The law shows you what God cares about, and what God thinks is important. Not showing partiality, but treating all people equally – that might seem obvious to us in a modern democratic society, but we forget just how radical an idea it truly was, and how recent even the current lip-service to it is: that both America, with its “we hold these truths to be self-evident, that all men are created equal” and Australia were founded with constitutions that literally counted people differently depending on the colour of their skin. That even today we still need to say “black lives matter” because too often society acts as if it wasn’t true.

And sadly, as far as “all men are created equal” goes, we still haven’t really managed to include women in the sequel.

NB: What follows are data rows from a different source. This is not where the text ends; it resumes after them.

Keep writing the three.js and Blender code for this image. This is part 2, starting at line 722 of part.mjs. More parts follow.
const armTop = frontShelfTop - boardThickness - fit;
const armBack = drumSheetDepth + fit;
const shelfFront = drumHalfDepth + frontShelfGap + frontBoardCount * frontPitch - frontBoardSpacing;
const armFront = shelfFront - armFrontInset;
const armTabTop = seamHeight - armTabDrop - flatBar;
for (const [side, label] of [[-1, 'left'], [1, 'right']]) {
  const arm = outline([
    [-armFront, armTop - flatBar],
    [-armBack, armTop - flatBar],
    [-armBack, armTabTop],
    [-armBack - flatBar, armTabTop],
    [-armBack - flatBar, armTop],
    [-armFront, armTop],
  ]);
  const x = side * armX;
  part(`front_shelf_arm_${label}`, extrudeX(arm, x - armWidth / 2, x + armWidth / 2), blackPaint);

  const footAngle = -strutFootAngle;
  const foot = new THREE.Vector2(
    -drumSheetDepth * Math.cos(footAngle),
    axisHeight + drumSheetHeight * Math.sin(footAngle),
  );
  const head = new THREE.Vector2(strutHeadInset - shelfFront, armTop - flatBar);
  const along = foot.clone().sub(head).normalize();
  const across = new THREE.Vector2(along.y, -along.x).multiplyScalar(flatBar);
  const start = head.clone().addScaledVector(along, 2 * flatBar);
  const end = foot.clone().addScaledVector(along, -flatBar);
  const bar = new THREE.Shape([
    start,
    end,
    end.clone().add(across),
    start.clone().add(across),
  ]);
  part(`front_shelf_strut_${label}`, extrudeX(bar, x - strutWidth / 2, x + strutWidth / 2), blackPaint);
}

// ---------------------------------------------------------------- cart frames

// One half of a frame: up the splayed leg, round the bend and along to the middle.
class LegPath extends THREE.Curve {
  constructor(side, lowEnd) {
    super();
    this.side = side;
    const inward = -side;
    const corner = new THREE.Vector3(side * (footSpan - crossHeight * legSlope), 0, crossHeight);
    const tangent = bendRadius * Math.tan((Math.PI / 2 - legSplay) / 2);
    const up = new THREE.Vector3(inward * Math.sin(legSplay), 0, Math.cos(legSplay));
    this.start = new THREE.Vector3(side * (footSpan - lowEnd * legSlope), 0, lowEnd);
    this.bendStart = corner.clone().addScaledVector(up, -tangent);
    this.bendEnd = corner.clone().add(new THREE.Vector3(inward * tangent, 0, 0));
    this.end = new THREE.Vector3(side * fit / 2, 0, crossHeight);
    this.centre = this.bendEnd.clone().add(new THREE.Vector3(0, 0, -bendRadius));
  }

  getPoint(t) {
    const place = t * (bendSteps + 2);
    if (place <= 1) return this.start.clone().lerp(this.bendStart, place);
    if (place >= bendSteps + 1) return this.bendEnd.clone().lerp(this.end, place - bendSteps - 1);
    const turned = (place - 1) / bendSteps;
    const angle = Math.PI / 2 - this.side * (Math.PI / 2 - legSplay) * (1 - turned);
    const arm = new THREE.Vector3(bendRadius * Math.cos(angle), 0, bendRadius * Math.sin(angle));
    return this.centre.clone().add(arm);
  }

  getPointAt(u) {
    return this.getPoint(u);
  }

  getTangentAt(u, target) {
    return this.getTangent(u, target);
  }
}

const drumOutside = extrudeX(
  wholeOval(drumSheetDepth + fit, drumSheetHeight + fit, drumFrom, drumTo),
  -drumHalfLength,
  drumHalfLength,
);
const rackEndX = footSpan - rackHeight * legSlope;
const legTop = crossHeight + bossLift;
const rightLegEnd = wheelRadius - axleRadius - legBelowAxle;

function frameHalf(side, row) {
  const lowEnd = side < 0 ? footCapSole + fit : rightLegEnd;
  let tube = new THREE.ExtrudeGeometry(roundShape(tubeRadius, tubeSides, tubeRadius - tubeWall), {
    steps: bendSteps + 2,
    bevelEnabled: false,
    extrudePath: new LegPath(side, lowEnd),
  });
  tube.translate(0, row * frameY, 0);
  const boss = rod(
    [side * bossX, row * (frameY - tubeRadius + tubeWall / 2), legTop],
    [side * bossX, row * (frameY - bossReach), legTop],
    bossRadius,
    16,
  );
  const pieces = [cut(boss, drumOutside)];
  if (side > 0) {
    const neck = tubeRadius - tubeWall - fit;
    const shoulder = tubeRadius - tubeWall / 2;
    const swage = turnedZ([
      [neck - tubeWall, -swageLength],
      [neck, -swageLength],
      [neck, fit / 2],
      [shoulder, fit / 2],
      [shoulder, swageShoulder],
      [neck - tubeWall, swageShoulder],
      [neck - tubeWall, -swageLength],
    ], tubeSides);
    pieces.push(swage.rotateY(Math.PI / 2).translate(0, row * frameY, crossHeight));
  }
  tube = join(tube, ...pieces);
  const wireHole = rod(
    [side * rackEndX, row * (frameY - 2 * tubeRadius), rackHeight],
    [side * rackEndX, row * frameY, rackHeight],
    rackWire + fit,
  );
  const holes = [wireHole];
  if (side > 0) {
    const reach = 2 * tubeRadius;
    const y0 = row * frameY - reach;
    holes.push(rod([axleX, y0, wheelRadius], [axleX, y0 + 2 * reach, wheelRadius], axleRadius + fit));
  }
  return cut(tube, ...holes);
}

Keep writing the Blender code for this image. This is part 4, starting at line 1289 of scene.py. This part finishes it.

This, I suggest, was Jesus’ approach to the law: that you should, generally speaking, keep it – for it illustrates what love of God and neighbour look like. But, as Jesus once told the Pharisees, “…you tithe mint, dill, and cumin, and have neglected the weightier matters of the law: justice and mercy and faith. It is these you ought to have practised without neglecting the others.”

Jesus portrays the Old Testament laws as pointing us towards what love really means. Paul uses similar imagery in the book of Galatians, “the law has become our tutor, to lead us to Christ”.

The law leads us to Christ; guides us into the way of love, the heart of the law. For then, in the words of St. Augustine

“a short precept is given unto you: Love God, and do what you will: whether you hold your peace, through love hold your peace; whether you cry out, through love cry out; whether you correct, through love correct; whether you spare, through love do you spare: In all things, let the root of love be within, for of this root can nothing spring but what is good.”